Bombardier lifts 2025 financial targets, production amid strong business jet market
Corporate jet makers have reported swelling order backlogs on persistent strong demand for private flying in the U.S. But flatter global traffic, supply chain snags and the possibility of a recession remain concerns.
Bombardier Chief Executive Eric Martel told investors he expects tailwinds such as a growing backlog and few pre-owned planes available for sale to overcome headwinds like delays on parts.
Supply chain “is improving, but certain issues are persisting,” Martel said. On the order side “it’s a little slower” compared with 2022, but Bombardier remains comfortable with its backlog, he said.

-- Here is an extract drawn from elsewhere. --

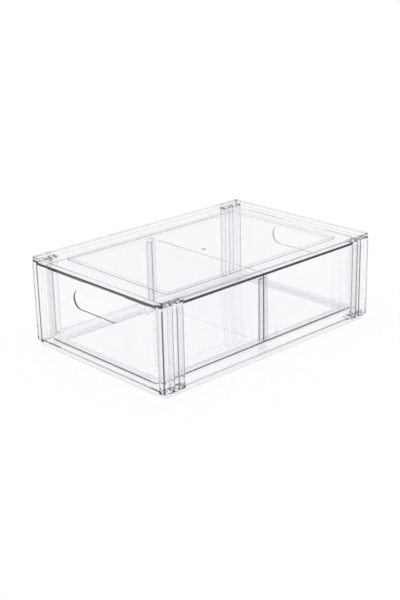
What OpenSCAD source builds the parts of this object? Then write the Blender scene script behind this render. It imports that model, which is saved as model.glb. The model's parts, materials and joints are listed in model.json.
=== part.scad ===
// Stackable drawer box: a clear case of a base, four corner legs and a top cover, with one drawer
// that slides through it and one divider that drops into the drawer.
// Origin: centre of the footprint, on the surface the unit stands on. +Z up, drawer front at -Y.

/* [Unit] */
// Width of the unit, side to side
unit_w = 225; // [180:5:280]
// Depth of the unit, front to back
unit_d = 333; // [250:1:420]
// Height of the unit, foot to top rim
unit_h = 108; // [85:1:160]

/* [Covers] */
// Thickness of the plates of the base and the top cover
plate_t = 2.5; // [2.2:0.1:3]
// Height that each rim stands past its plate
rim_h = 5.6; // [5.2:0.1:8]
// Thickness of the rims
rim_t = 2; // [1.8:0.1:2.2]
// Corner radius of the top cover, in plan
cover_r = 3; // [3:0.5:6]
// Corner radius of the base, in plan
base_r = 8.4; // [6:0.1:9]

/* [Rib frame] */
// Distance from the unit's side to the rib frame on the top cover
frame_margin_x = 26.1; // [20:0.1:40]
// Distance from the unit's front to the rib frame
frame_margin_y = 31.1; // [20:0.1:45]
// Height of the rib frame above its plate
frame_h = 3.1; // [2:0.1:3.4]
// Thickness of the rib frame
frame_t = 1.3; // [1:0.1:2]
// Corner radius of the rib frame, in plan
frame_r = 2.8; // [2.2:0.1:8]
// Diameter of the gate mark on the top cover
gate_d = 5.6; // [4:0.1:8]

/* [Base opening] */
// Distance from the unit's side to the opening in the base plate
open_margin_x = 32; // [28:0.1:34]
// Distance from the unit's front to the opening in the base plate
open_margin_y = 19.5; // [16:0.1:30]

/* [Stacking step] */
// Height of the step that locates one unit on the next
step_h = 1.2; // [0.8:0.1:1.6]
// Inset of the foot below the step
step_in = 0.9; // [0.7:0.1:1.1]
// Gap round the foot when one unit stands on another
stack_gap = 0.2; // [0.1:0.05:0.3]

/* [Corner legs] */
// Length of each leg along the side of the unit
leg_len = 29.7; // [28:0.1:36]
// Depth of each leg, from its outer face inwards
leg_depth = 8.2; // [7.8:0.1:10]
// Wall thickness of the legs
leg_wall = 2; // [1.6:0.1:2.2]
// Distance from the leg's end to its outer groove
groove_at = 14.8; // [13:0.1:16]
// Width of the outer groove
groove_w = 5.7; // [4:0.1:6]
// Length of the lip along the leg's inner face
lip_len = 9.4; // [6:0.1:10]
// Depth of the leg sockets in the base
base_socket = 3.1; // [2:0.1:3.2]
// Depth of the leg sockets in the top cover
cover_socket = 2.5; // [1:0.1:2.5]
// Thickness of the ledges that close the sockets at the legs' ends
ledge_t = 1.5; // [1.2:0.1:2]

/* [Drawer] */
// Gap between the drawer's sides and the legs
drawer_side_gap = 6.1; // [5:0.1:8]
// Distance from the unit's front to the drawer's front
drawer_setback = 3.1; // [1:0.1:4]
// Running gap under the drawer
drawer_lift = 0.3; // [0.3:0.1:0.6]
// Gap between the drawer's top edge and the top cover
drawer_top_gap = 2.4; // [1.5:0.1:8]
// Thickness of the drawer's walls
drawer_wall = 2; // [1.6:0.1:2.6]
// Thickness of the drawer's floor
drawer_floor = 2; // [1.6:0.1:3]
// Corner radius of the drawer, in plan
drawer_r = 14; // [12:0.5:20]
// Radius along the drawer's bottom edge
drawer_edge_r = 6.5; // [4:0.5:10]
// Length of the finger slots
slot_w = 81.5; // [60:0.5:100]
// Height of the finger slots
slot_h = 23; // [18:0.5:26]
// Distance from the drawer's top edge down to the finger slots
slot_drop = 11.3; // [8:0.1:18]

/* [Divider] */
// Thickness of the divider
divider_t = 1.8; // [1.4:0.1:2.2]
// Distance from the drawer's top edge down to the divider's
divider_drop = 3.8; // [2:0.1:12]
// Running gap round the divider
divider_gap = 0.3; // [0.3:0.05:0.5]
// Width of each pair of guide ribs, along the drawer
guide_w = 13.6; // [10:0.5:16]
// Distance that the guide ribs stand in from the drawer's wall
guide_depth = 2.6; // [2:0.1:6]
// Distance from the drawer's top edge down to the guide ribs
guide_drop = 8.5; // [6:0.5:14]

/* [Hidden] */
$fn = 64;

// Overshoot of a cut past the face it opens
cut = 1;
// Gap round a leg's end in its socket
fit_gap = 0.1;
// Solid left round a leg socket
socket_wall = 2;
// Radius of a leg's outer upright edge
leg_edge_r = 0.8;
// Depth of the gate mark
gate_h = 0.3;
// Radius at the top of each guide rib
guide_top_r = 2;

base_top = rim_h + plate_t;
cover_top = unit_h - rim_h;
cover_bottom = cover_top - plate_t;
leg_bottom = base_top - base_socket;
leg_top = cover_bottom + cover_socket;

drawer_w = unit_w - 2 * (leg_depth + drawer_side_gap);
drawer_d = unit_d - 2 * drawer_setback;
drawer_bottom = base_top + drawer_lift;
drawer_top = cover_bottom - drawer_top_gap;
drawer_h = drawer_top - drawer_bottom;

divider_w = drawer_w - 2 * (drawer_wall + divider_gap);
divider_bottom = drawer_bottom + drawer_floor + divider_gap;
divider_h = drawer_top - divider_drop - divider_bottom;
// The lower corners follow the bend inside the drawer's bottom edge
divider_corner_r = drawer_edge_r - drawer_wall;

// Rectangle of w by d, centred, with corners of radius r
module rounded_rect(w, d, r) {
    square([w - 2 * r, d], center = true);
    square([w, d - 2 * r], center = true);
    for (x = [-1, 1], y = [-1, 1])
        translate([x * (w / 2 - r), y * (d / 2 - r)])
            circle(r);
}

// Upright block of that outline, from z0 to z1
module block(w, d, r, z0, z1) {
    translate([0, 0, z0])
        linear_extrude(z1 - z0)
            rounded_rect(w, d, r);
}

// Outline with half-round ends, len along X by t
module oblong(len, t) {
    square([len - t, t], center = true);
    for (x = [-1, 1])
        translate([x * (len - t) / 2, 0])
            circle(t / 2);
}

// Puts its children at all four corners: there +X points in from the side and +Y in from the end
module at_corners() {
    for (x = [0, 1], y = [0, 1])
        mirror([x, 0, 0])
            mirror([0, y, 0])
                translate([-unit_w / 2, -unit_d / 2, 0])
                    children();
}

// Leg footprint from z0 to z1, made larger by grow on its inner sides
module leg_footprint(grow, z0, z1) {
    translate([-cut, -cut, z0])
        cube([leg_depth + grow + cut, leg_len + grow + cut, z1 - z0]);
}

// Solid round the four leg sockets, clipped to an outline with corners of radius r
module socket_blocks(r, z0, z1) {
    intersection() {
        block(unit_w, unit_d, r, z0, z1);
        at_corners() leg_footprint(socket_wall, z0, z1);
    }
}

// Base: an open plate over a hollow foot ring, with a socket at each corner for a leg
module base() {
    color([0.93, 0.95, 0.97, 0.45])
        difference() {
            union() {
                difference() {
                    block(unit_w, unit_d, base_r, step_h, base_top);
                    block(unit_w - 2 * rim_t, unit_d - 2 * rim_t, base_r - rim_t, 0, rim_h);
                }
                difference() {
                    block(unit_w - 2 * step_in, unit_d - 2 * step_in, base_r - step_in, 0, step_h);
                    block(unit_w - 2 * rim_t, unit_d - 2 * rim_t, base_r - rim_t, -cut, step_h + cut);
                }
                socket_blocks(base_r, leg_bottom - ledge_t, base_top);
            }
            translate([open_margin_x - unit_w / 2, open_margin_y - unit_d / 2, 0])
                cube([unit_w - 2 * open_margin_x, unit_d - 2 * open_margin_y, base_top + cut]);
            at_corners() leg_footprint(fit_gap, leg_bottom, base_top + cut);
        }
}

// Outline of a leg in plan, with its outer upright edge rounded
module leg_outline() {
    difference() {
        square([leg_depth, leg_len]);
        square(leg_edge_r);
    }
    translate([leg_edge_r, leg_edge_r])
        circle(leg_edge_r);
}

// Section of a leg: a skin folded into an outer groove, with a bay on each side of it
module leg_section() {
    groove_end = groove_at + groove_w;
    difference() {
        leg_outline();
        // outer groove
        translate([-cut, groove_at])
            square([leg_depth - leg_wall + cut, groove_w]);
        // hollow of the corner bay
        translate([leg_wall, leg_wall])
            square([leg_depth - 2 * leg_wall, groove_at - 2 * leg_wall]);
        // mouth of the corner bay, past the lip
        translate([leg_wall, lip_len])
            square([leg_depth, groove_at - leg_wall - lip_len]);
        // hollow of the inner bay, open on the drawer's side
        translate([leg_wall, groove_end + leg_wall])
            square([leg_depth, leg_len - groove_end - 2 * leg_wall]);
    }
}

// Leg at the corner where x and y have the signs sx and sy
module leg(sx, sy) {
    color([0.90, 0.92, 0.95, 0.45])
        mirror([sx > 0 ? 1 : 0, 0, 0])
            mirror([0, sy > 0 ? 1 : 0, 0])
                translate([-unit_w / 2, -unit_d / 2, leg_bottom])
                    linear_extrude(leg_top - leg_bottom)
                        leg_section();
}

// Rib frame that stands on the top cover's plate
module rib_frame() {
    frame_w = unit_w - 2 * frame_margin_x;
    frame_d = unit_d - 2 * frame_margin_y;
    difference() {
        block(frame_w, frame_d, frame_r, cover_bottom, cover_top + frame_h);
        block(frame_w - 2 * frame_t, frame_d - 2 * frame_t, frame_r - frame_t, cover_top,
              cover_top + frame_h + cut);
    }
}

// Top cover: a plate inside a raised rim, with a rib frame and a socket at each corner
module top_cover() {
    lip_t = step_in - stack_gap;
    color([0.94, 0.96, 0.98, 0.45])
        difference() {
            union() {
                difference() {
                    block(unit_w, unit_d, cover_r, cover_bottom, unit_h);
                    block(unit_w - 2 * rim_t, unit_d - 2 * rim_t, cover_r - rim_t, cover_top, unit_h + cut);
                }
                rib_frame();
                socket_blocks(cover_r, cover_bottom, leg_top + ledge_t);
            }
            // gate mark: a shallow dimple in the middle of the plate
            translate([0, 0, cover_top - gate_h])
                cylinder(h = gate_h + cut, d = gate_d);
            // step inside the rim for the foot of the unit above
            block(unit_w - 2 * lip_t, unit_d - 2 * lip_t, cover_r - lip_t, unit_h - step_h, unit_h + cut);
            at_corners() leg_footprint(fit_gap, cover_bottom - cut, leg_top);
        }
}

// Tub of w by d and height h, standing on z = 0, with upright edges of radius r and a bottom
// edge of radius e
module tub(w, d, h, r, e) {
    for (x = [-1, 1], y = [-1, 1])
        translate([x * (w / 2 - r), y * (d / 2 - r), 0])
            rotate_extrude()
                intersection() {
                    tub_profile(2 * r, h, e);
                    square([r, h]);
                }
    rotate([90, 0, 0])
        translate([0, 0, r - d / 2])
            linear_extrude(d - 2 * r)
                tub_profile(w, h, e);
    rotate([90, 0, 90])
        translate([0, 0, r - w / 2])
            linear_extrude(w - 2 * r)
                tub_profile(d, h, e);
}

// Upright section of a tub: width w, height h, lower corners of radius e
module tub_profile(w, h, e) {
    translate([-w / 2, e])
        square([w, h - e]);
    translate([e - w / 2, 0])
        square([w - 2 * e, e]);
    for (x = [-1, 1])
        translate([x * (w / 2 - e), e])
            circle(e);
}

// Pair of guide ribs seen along X: round at the top, with the divider's groove between them
module guide_outline(h) {
    groove = divider_t + 2 * divider_gap;
    difference() {
        translate([0, h])
            rotate(180)
                tub_profile(guide_w, h, guide_top_r);
        translate([-groove / 2, -cut])
            square([groove, h + 2 * cut]);
    }
}

// Outer shape of the drawer
module drawer_body() {
    translate([0, 0, drawer_bottom])
        tub(drawer_w, drawer_d, drawer_h, drawer_r, drawer_edge_r);
}

// Guide ribs on both side walls, from the middle of each wall inwards, cut to the drawer's bend
module drawer_guides() {
    reach = drawer_wall / 2 + guide_depth;
    intersection() {
        drawer_body();
        for (side = [0, 1])
            mirror([side, 0, 0])
                translate([drawer_w / 2 - drawer_wall - guide_depth, 0, drawer_bottom])
                    rotate([90, 0, 90])
                        linear_extrude(reach)
                            guide_outline(drawer_h - guide_drop);
    }
}

// Drawer: an open tub with a finger slot in its front and back and guide ribs for the divider
module drawer() {
    color([0.96, 0.97, 0.99, 0.4])
        difference() {
            union() {
                difference() {
                    drawer_body();
                    translate([0, 0, drawer_bottom + drawer_floor])
                        tub(drawer_w - 2 * drawer_wall, drawer_d - 2 * drawer_wall, drawer_h,
                            drawer_r - drawer_wall, drawer_edge_r - drawer_wall);
                }
                drawer_guides();
            }
            translate([0, 0, drawer_top - slot_drop - slot_h / 2])
                rotate([90, 0, 0])
                    translate([0, 0, -drawer_d / 2 - cut])
                        linear_extrude(drawer_d + 2 * cut)
                            oblong(slot_w, slot_h);
        }
}

// Divider: a plate across the drawer, held between the guide ribs
module divider() {
    color([0.95, 0.96, 0.98, 0.5])
        translate([0, divider_t / 2, divider_bottom])
            rotate([90, 0, 0])
                linear_extrude(divider_t)
                    tub_profile(divider_w, divider_h, divider_corner_r);
}

base();
leg(-1, -1);  // leg_front_left
leg(1, -1);  // leg_front_right
leg(-1, 1);  // leg_rear_left
leg(1, 1);  // leg_rear_right
top_cover();
drawer();
divider();
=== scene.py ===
import bpy
import json
import math
import numpy as np
from mathutils import Matrix, Vector


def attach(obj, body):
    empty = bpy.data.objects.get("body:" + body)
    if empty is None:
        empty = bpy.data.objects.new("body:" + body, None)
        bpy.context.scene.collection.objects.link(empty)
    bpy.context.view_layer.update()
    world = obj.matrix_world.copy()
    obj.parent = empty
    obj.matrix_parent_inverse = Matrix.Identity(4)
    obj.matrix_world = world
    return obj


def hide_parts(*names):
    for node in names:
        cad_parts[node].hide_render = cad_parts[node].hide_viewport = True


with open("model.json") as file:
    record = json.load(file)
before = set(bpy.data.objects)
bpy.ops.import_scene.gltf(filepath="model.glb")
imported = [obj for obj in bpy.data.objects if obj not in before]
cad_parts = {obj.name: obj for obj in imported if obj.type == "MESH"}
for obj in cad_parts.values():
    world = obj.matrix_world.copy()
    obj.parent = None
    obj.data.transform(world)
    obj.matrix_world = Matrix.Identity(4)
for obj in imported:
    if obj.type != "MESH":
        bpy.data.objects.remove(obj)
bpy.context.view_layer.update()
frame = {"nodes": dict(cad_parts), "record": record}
nodes = frame["nodes"]
mm = 0.001
print("stage: frame loaded,", len(nodes), "nodes")


def hexToLinear(code):
    # each sRGB channel c goes to c / 12.92 below 0.04045, else to ((c + 0.055) / 1.055) ^ 2.4
    parts = [int(code[i:i + 2], 16) / 255 for i in (1, 3, 5)]
    return tuple(c / 12.92 if c <= 0.04045 else ((c + 0.055) / 1.055) ** 2.4 for c in parts) + (1.0,)


def addNode(tree, kind, settings=None, links=None):
    # adds a node, gives it its settings (attributes or input values) and links its inputs
    node = tree.nodes.new(kind)
    for key, value in (settings or {}).items():
        if isinstance(key, int) or key in node.inputs:
            node.inputs[key].default_value = value
        else:
            setattr(node, key, value)
    for key, source in (links or {}).items():
        tree.links.new(source, node.inputs[key])
    return node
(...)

Martel said the company expects to produce about 150 business jets by 2025, and is targeting more than $9 billion in annual revenue for that year, up from $6.9 billion in 2022.
Bombardier has been paying down debt and is targeting stronger free cash flow generation of more than $900 million in 2025 after being hit by a cash crunch while bringing new planes to market a decade earlier. It had a debt of about $5.6 billion as of Thursday.
Speaking later with reporters in Montreal, Martel added that while recent turmoil in the banking world had not led to buyers failing to make payments or to take deliveries, the company was seeing “hesitation.”
Bombardier did not disclose a 2025 capital expenditures target, raising questions over the timing of company plans for a new, clean-sheet plane to market.
Martel said he does not see how the company could produce a new clean-sheet jet without spending billions of dollars.
Higher free cash flow in 2025 and an expected improvement in the company’s credit rating to near investment grade levels would give Bombardier options for allocating capital. That could include reinvestment in its existing product lines, deals, or launching a new aircraft, the company said.
“We will only make investment decisions with the right balance sheet and not strain it by taking too much on at once,” Chief Financial Officer Bart Demosky said.
Desjardins analyst Benoit Poirier said Bombardier’s free cash, revenue and deliveries targets were stronger than expected and deemed the lack of a capital expenditures commitment less risky.
“A clean sheet design has received pushback from investors,” Poirier wrote.
Bombardier also said it anticipates tripling its revenue from defense sales and services to more than $1 billion in the second half of the decade.
The company expects an adjusted earnings before interest, taxes, depreciation and amortization (EBITDA) margin of 18% in 2025, down from an earlier target of 20% on high inflation on materials, Demosky said.